Australia’s Santos (ASX:STO) delivered record quarterly sales revenue of US$1.14 billion and record quarterly free cash flow of US$359 million.
“Our disciplined, low-cost operating model continues to drive strong performance with US$931 million of free cash flow generated in the first nine months of 2021. At current commodity prices, Santos should generate close to US$1.3 billion in free cash flow for the full year,” the company’s chief executive, Kevin Gallagher, said today during the third-quarter results.
Gross Bayu-Undan production was higher in the quarter due to the successful start-up of the first well in the infill drilling program. Gas production was also stronger in Queensland and Papua New Guinea (PNG). Despite the higher production, Santos’ net third quarter production of 21.9 mmboe was 3% lower than the second quarter following the 25% sell-down in Bayu-Undan and Darwin LNG completed at the end of April and a lower net entitlement to Bayu-Undan production under the terms of the production sharing contract.
Continued growth in GLNG equity gas production from the Roma and Arcadia fields contributed to a 20% increase in LNG production and supports forecast LNG production above 6.4 million tonnes in 2021.

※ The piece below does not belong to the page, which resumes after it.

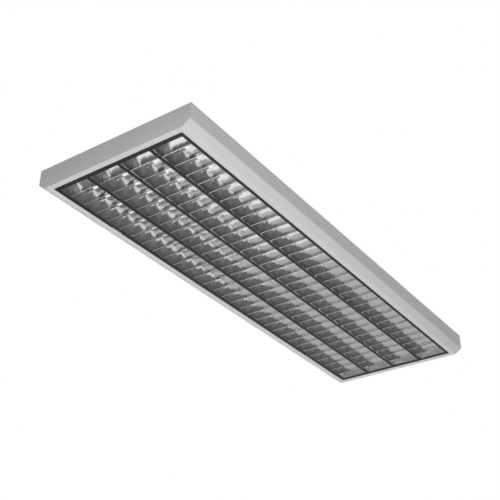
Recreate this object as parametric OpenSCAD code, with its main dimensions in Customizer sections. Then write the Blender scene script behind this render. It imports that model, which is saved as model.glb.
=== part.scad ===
// Surface-mounted louvre luminaire with four rows of straight T5 lamps.
// Millimetres. The origin is the centre of the top face, which lies against the ceiling.
// X runs along the lamps, Y across the rows and Z up, so the luminaire hangs below Z = 0.

/* [Body shell] */
// Depth of the whole body below the ceiling
body_h = 51; // [50:0.5:56]
// Height of the upright part of each long side
side_h = 38; // [30:0.5:44]
// Width of the slanted band along each long lower edge
chamfer_w = 17.5; // [10:0.5:30]
// Width of the flat lip along each long side
lip_w = 13; // [8:0.5:20]
// Width of the flat lip at each end
end_lip_w = 13.8; // [11:0.2:16]
// Thickness of the steel sheet
sheet = 1; // [0.8:0.1:1.2]
// Height of the return flange round the opening
return_h = 8; // [7:0.5:9]
// Width of the weld flanges under the top panel
weld_flange_w = 14; // [8:1:16]

/* [Fixing] */
// Distance between the fixing holes along the body
fixing_pitch_x = 900; // [840:10:960]
// Distance between the fixing holes across the body
fixing_pitch_y = 124; // [118:1:130]
// Diameter of a fixing hole
fixing_d = 6.5; // [5:0.5:8]
// Place of the mains cable entry along the body
entry_x = -330; // [-380:1:-300]
// Diameter of the hole for the mains cable bush
entry_d = 20; // [16:1:24]
// Bore of the rubber bush
bush_bore_d = 14; // [8:1:15]

/* [Lamps] */
// Length of a lamp between its cap faces
lamp_l = 1149; // [1100:1:1449]
// Diameter of a lamp
lamp_d = 16; // [15.8:0.05:16.2]
// Wall of the glass tube
glass_wall = 0.8; // [0.6:0.1:1.2]
// Length of a lamp cap
cap_l = 10; // [8:0.5:14]
// Wall of a lamp cap
cap_wall = 0.3; // [0.2:0.05:0.5]
// Diameter of a lamp pin
pin_d = 2.4; // [2.2:0.05:2.6]
// Distance between the two pins of a cap
pin_pitch = 4.75; // [4.5:0.05:5]
// Length of a lamp pin
pin_l = 7.1; // [6:0.1:7.5]
// Depth of the lamp axis below the ceiling
lamp_depth = 17; // [16:0.5:17.5]

/* [Lampholders] */
// Room from a lamp's cap face to the end of the body
end_room = 33.5; // [32:0.5:40]
// Thickness of a lampholder along the lamp
holder_t = 12; // [10:0.5:13]
// Width of a lampholder across the lamp
holder_w = 20; // [18:0.5:21]
// Diameter of the turning rotor
rotor_d = 14.3; // [12:0.1:15]
// Free play between the rotor and its seat, on the radius
rotor_play = 0.05; // [0.02:0.01:0.09]
// Free play between a pin and the rotor's slot, on each side
slot_play = 0.07; // [0.05:0.01:0.2]
// Gap between a lamp cap and the lampholder's face
face_gap = 0.3; // [0.2:0.05:0.5]

/* [Louvre frame] */
// Free width of one row between its two mirrors
cell_w = 75.3; // [73:0.1:80]
// Width of the black strip between two rows
divider_w = 7.4; // [6:0.2:10]
// Width of the black strip along each long side
rail_w = 7.2; // [6.8:0.1:8]
// Width of the black strip at each end
end_bar_w = 10.4; // [9:0.2:12]
// Thickness of the strips
strip_t = 1.2; // [0.8:0.1:1.3]
// Height of the upright webs on the strips
web_h = 6; // [4:0.5:6.5]
// Gap between the louvre frame and the opening
frame_gap = 0.6; // [0.5:0.05:0.9]
// Height of the strips' faces above the lip's face
strip_recess = 0.8; // [0.6:0.1:1.5]

/* [Mirrors and blades] */
// Width between a row's mirrors beside the lamp
throat_w = 44; // [38:0.5:46]
// Depth of the mirrors' upper edges below the ceiling
throat_depth = 22; // [22:0.5:24]
// Radius of the mirrors' curve
mirror_r = 150; // [120:5:200]
// Thickness of the mirror sheet
mirror_t = 0.4; // [0.3:0.05:0.6]
// Distance the end mirrors lean in over the row
end_mirror_lean = 12; // [8:0.5:14]
// Spacing of the cross blades
blade_pitch = 38.1; // [30:0.1:60]
// Width of a blade's lower edge
blade_edge = 1.4; // [1.2:0.1:2.5]
// Radius of a blade's hollow flanks
flank_r = 46; // [40:1:80]
// Gap between a lamp and the blades' upper edges
blade_gap = 1; // [0.8:0.1:3]
// Gap between a blade's end and the mirror
blade_end_gap = 0.2; // [0.1:0.05:0.4]

/* [Hinges and catches] */
// Distance between the two hinges, and between the two catches
hinge_span = 800; // [600:10:900]
// Radius of a hinge knuckle
knuckle_r = 1.6; // [1.5:0.05:1.65]
// Radius of a hinge pin
hinge_pin_r = 0.75; // [0.6:0.05:0.8]
// Free play of a hinge pin, on the radius
hinge_play = 0.05; // [0.02:0.01:0.08]
// Length of a moving knuckle
moving_knuckle_l = 12; // [8:1:20]
// Length of each fixed knuckle
fixed_knuckle_l = 8; // [5:1:15]
// Gap between neighbouring knuckles
knuckle_gap = 0.3; // [0.2:0.05:0.5]
// Thickness of the hinge leaves
leaf_t = 0.8; // [0.6:0.1:1]
// Width of a catch spring along the body
catch_w = 14; // [10:1:30]
// Thickness of a catch spring
catch_t = 0.5; // [0.4:0.1:0.7]
// Gap between a catch spring's nose and its keeper
catch_gap = 0.35; // [0.3:0.05:0.5]

/* [Control gear] */
// Length of a ballast
ballast_l = 360; // [300:5:420]
// Width of a ballast
ballast_w = 30; // [26:1:32]
// Height of a ballast
ballast_h = 20.5; // [18:0.5:20.5]
// Length of a ballast's connectors
connector_l = 12; // [10:1:16]
// Width of a ballast's connectors
connector_w = 24; // [22:1:26]
// Height of a ballast's connectors
connector_h = 11; // [9:0.5:14]
// Length of a ballast's fixing tabs
tab_l = 26; // [24:1:32]
// Width of a ballast's fixing tabs
tab_w = 16; // [14:1:18]
// Place of the terminal block along the body
terminal_x = -260; // [-275:1:-250]
// Depth of the terminal block along the body
terminal_d = 16; // [12:1:20]
// Height of the terminal block
terminal_h = 14; // [12:0.5:16]
// Spacing of the terminal block's poles
pole_pitch = 7; // [6:0.5:7.5]

/* [Hidden] */
$fn = 96;
ROWS = 4;
SIDES = [[-1, "left"], [1, "right"]];

// One name for each sub-part, those of the rows and ends numbered from the -Y side

// How far a cut runs past the face that it opens
over = 1;

// Half sizes across the body, from the rows outwards
row_pitch = cell_w + divider_w;
mirrors_hw = (ROWS * cell_w + (ROWS - 1) * divider_w) / 2;
frame_hw = mirrors_hw + rail_w;
opening_hw = frame_hw + frame_gap;
body_hw = opening_hw + lip_w + chamfer_w;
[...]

Strong free cash flows reduced net debt to US$3.1 billion and gearing to 29.7% at the end of September. Gearing is forecast to be less than 28% at year-end at current commodity prices
Meanwhile it projects are progressing. Barossa is 15% complete and progressing on schedule and budget, with first steel cut for the FPSO hull. Major FEED contracts have been awarded for the Dorado project. Registration of the Moomba CCS project with the Clean Energy Regulator is underway as it the merger with Oil Search to create a regional champion of size and scale, said Santos.
“Consistent with our strategy, our next phase of growth will be disciplined and phased. We are making good progress on the Barossa project, awarded the major FEED contracts for Dorado and commenced the process to register the Moomba CCS project with the Clean Energy Regulator. Once registration is complete, we will be in a position to take a final investment decision to proceed with Moomba CCS,” said Gallagher.
“The proposed merger with Oil Search is on track for completion by year-end, subject to customary conditions including Oil Search shareholder approval. I’m very happy with how the merger is progressing, and particularly acknowledge the positive comments from PNG Prime Minister Hon. James Marape, at what is an incredibly important time for energy markets and energy companies around the world,” he added.
“Size and scale have never been more important as we look to fund the energy transition to net-zero emissions, and the merger is expected to create one of the top-20 companies in our sector globally and a top-20 ASX-listed company,” said Gallagher.